The concert footage itself is a triumph; the energy greater than the sum of the parts that the Stone Roses are is captured here probably for the first time. The split screen focusing on each member of the band as they rehearse ‘Waterfall’ at John Squire’s countryside base candidly documents a band gaining confidence and recapturing the sonic bond that binds them, whilst the heavily extended ‘Fools Gold’ from Heaton Park that closes the film – intercut with footage of spaced out fans, a girl in the audience undressing and a hoard of fans forcing down the industrial fence into the concert – is a cinematic delight.

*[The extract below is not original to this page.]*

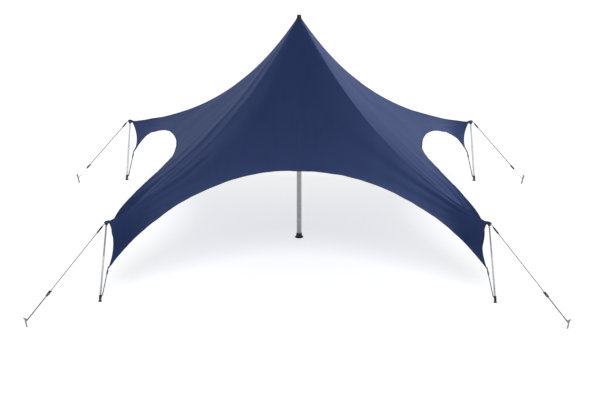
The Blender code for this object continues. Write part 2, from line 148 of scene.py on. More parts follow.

‘Made of Stone’ dodges cliché, vanity and indulgence at every angle; bypassing the traditional obsessions with quarrel and legal wrangles for a bold, uncynical celebration of something far greater than the Stone Roses themselves. Shane Meadows excavates past hype, hyperbole and even the fragility of the inter-band relationships to find a powerful human story and an intensely impressive document of a band finally making incarnate their long threatened ambition.